For the Gallaghers, growing up in a violent and chaotic home meant they were exposed to unhealthy patterns of behaviour and relationships. But at the same time, they also had a powerful positive influence in their lives through their mother, Peggy.
By ultimately leaving her abusive husband, despite the difficulties that followed, she modelled to her children that there are alternatives to destructive relationships.
This balance of negative and positive role models matters. Harmful examples can damage development, but protective role models can demonstrate healthier ways of coping, relating and moving forward.
In 2024, when the brothers announced their reunion tour, I revisited their story offering ideas on how they might get along to make the tour a success and how they might finally put their long-running feud behind them.
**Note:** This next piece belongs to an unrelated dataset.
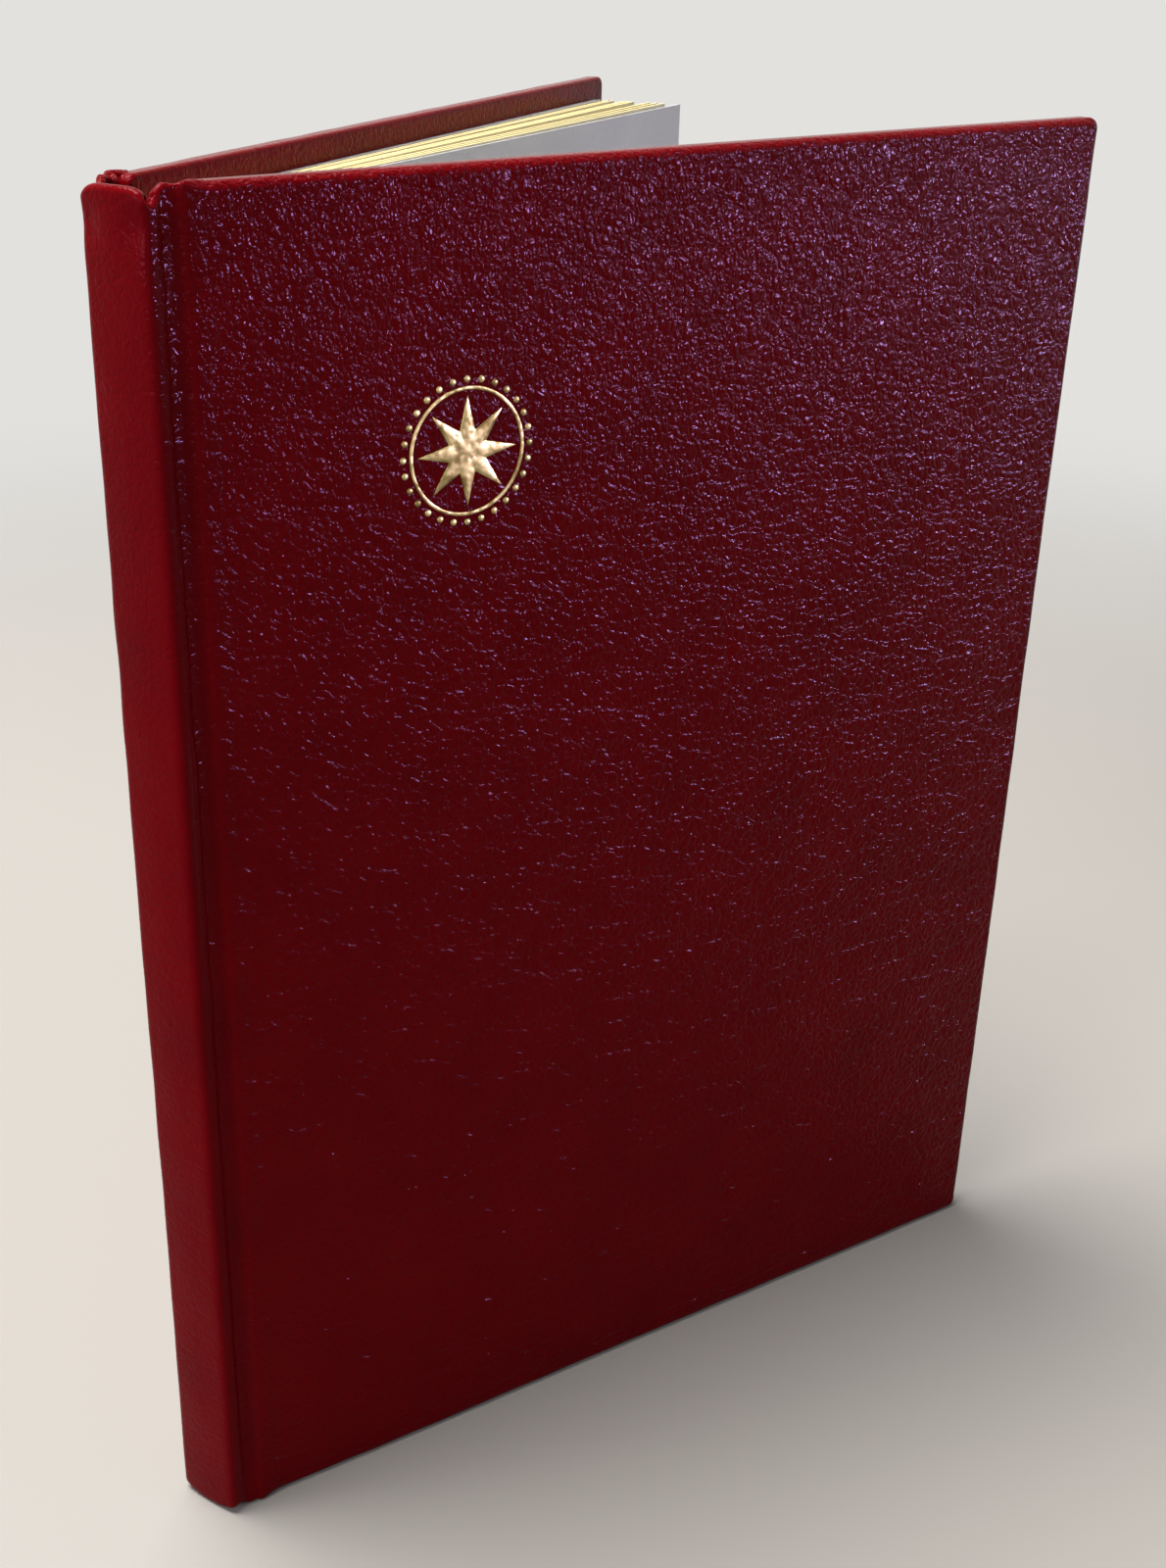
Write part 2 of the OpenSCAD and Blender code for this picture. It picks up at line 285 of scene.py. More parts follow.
def leatherette():
    """Embossed PVC leatherette, roller-grained and glossy: pillowy pebbles 1.6 mm across with finer ones on
    them, whose sides catch the lamps as sparkles. Longer creases wander across them in rows, and near the
    head the skin is pulled over the edge, which draws the pebbles out upright."""
    made, tree, shader, coords = new_material(
        "embossed_pvc_leatherette", Roughness=0.13, Specular_IOR_Level=0.05, IOR=1.5,
        Specular_Tint=linear("#f2b4d4"))
    bend = add(tree, "ShaderNodeTexNoise", Vector=coords, Scale=330.0, Detail=3.0)
    bent = add(tree, "ShaderNodeVectorMath", {"operation": "MULTIPLY_ADD"},
               _0=bend.outputs["Color"], _1=(2.2 * MM, 2.2 * MM, 2.2 * MM), _2=coords)
    place = add(tree, "ShaderNodeSeparateXYZ", _0=coords)
    near_head = add(tree, "ShaderNodeMapRange", {"interpolation_type": "SMOOTHSTEP"},
                    Value=place.outputs["Z"], From_Min=UPRIGHT_FROM * MM, From_Max=UPRIGHT_FULL * MM)
    taller = add(tree, "ShaderNodeMapping", Vector=bent.outputs[0], Scale=(1.4, 1.4, 0.62)).outputs[0]
    rows = add(tree, "ShaderNodeMapping", Vector=bent.outputs[0], Rotation=(0, math.radians(ROW_TILT), 0),
               Scale=(0.5, 0.5, 1.5))
    drawn_out = add(tree, "ShaderNodeMath", {"operation": "MULTIPLY"},
                    _0=creases(tree, taller, UPRIGHT_PEBBLE, PEBBLE_SIDE), _1=near_head.outputs[0])
    depth = creases(tree, bent.outputs[0], PEBBLE, PEBBLE_SIDE)
    for layer, weight in (
            (creases(tree, bent.outputs[0], FINE_PEBBLE, FINE_SIDE), 0.25),
            (drawn_out.outputs[0], 0.6),
            (creases(tree, rows.outputs[0], CREASE_CELL, CREASE_SIDE), 0.8)):
        depth = add(tree, "ShaderNodeMath", {"operation": "MULTIPLY_ADD"},
                    _0=layer, _1=weight, _2=depth).outputs[0]
    grain = add(tree, "ShaderNodeAttribute", {"attribute_name": "grain"})
    pressed = add(tree, "ShaderNodeMath", {"operation": "MULTIPLY"}, _0=depth, _1=grain.outputs["Fac"])
    wrinkle = add(tree, "ShaderNodeTexNoise", Vector=coords, Scale=1100.0, Detail=2.0)
    fine = add(tree, "ShaderNodeMath", {"operation": "MULTIPLY"}, _0=wrinkle.outputs["Fac"], _1=0.1)
    relief = add(tree, "ShaderNodeMath", {"operation": "SUBTRACT"}, _0=fine.outputs[0], _1=pressed.outputs[0])
    bump = add(tree, "ShaderNodeBump", Height=relief.outputs[0], Strength=1.0, Distance=EMBOSS_DEPTH * MM)
    tree.links.new(bump.outputs[0], shader.inputs["Normal"])
    patches = add(tree, "ShaderNodeTexNoise", Vector=coords, Scale=70.0, Detail=5.0)
    body = mix_colours(tree, patches.outputs["Fac"], linear("#5a0107"), linear("#700209"))
    tree.links.new(body, shader.inputs["Base Color"])
    dull = add(tree, "ShaderNodeMapRange", Value=patches.outputs["Fac"], To_Min=0.1, To_Max=0.16)
    tree.links.new(dull.outputs[0], shader.inputs["Roughness"])
    return made


def foil():
    """Hot-stamped metallic foil, pressed into the grain: it shines unevenly and has worn darker in places."""
    made, tree, shader, coords = new_material("hot_stamped_foil", Metallic=1.0, Roughness=0.38)
    press = add(tree, "ShaderNodeTexVoronoi", {"feature": "SMOOTH_F1"}, Vector=coords, Scale=900.0)
    bump = add(tree, "ShaderNodeBump", Height=press.outputs["Distance"], Strength=0.6, Distance=0.2 * MM)
    tree.links.new(bump.outputs[0], shader.inputs["Normal"])
    wear = add(tree, "ShaderNodeTexNoise", Vector=coords, Scale=420.0, Detail=4.0)
    worn = add(tree, "ShaderNodeMapRange", Value=wear.outputs["Fac"], From_Min=0.4, From_Max=0.62)
    tree.links.new(mix_colours(tree, worn.outputs[0], linear("#c2ac72"), linear("#7d6a3c")),
                   shader.inputs["Base Color"])
    return made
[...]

I suggested that counselling focused on conflict resolution could help. These approaches often include learning skills like open communication, active listening, exploring options together, collaborating, compromising, and aiming for a win-win solution.
Apologizing and avoiding casting blame are also important parts of the process. While we may never know if the Gallagher brothers were provided any of these supports, or used them to resolve their conflicts, it’s clear they’ve achieved some significant measure of reconciliation.
Noel has even recently talked about how much he enjoys being around his brother and how proud he is of him.
More than a comeback tour
The combined raw talent of the Gallagher brothers, along with the drive and persistence to form a band, captured the hearts of a generation of music-lovers and is continuing to attract new and younger fans around the world.
After years apart, their return to the stage shows that reconciliation is possible and that even the most fractured relationships can find a way forward.
Watching the Gallaghers side by side on stage, frequently laughing and embracing, it seems clear that resilience, combined with a genuine desire to reconcile, has helped bring them back together.
Their reunion is more than a comeback tour; it’s a story of overcoming adversity that speaks to a universal hope. They’re showing that even long-standing family conflicts can be healed.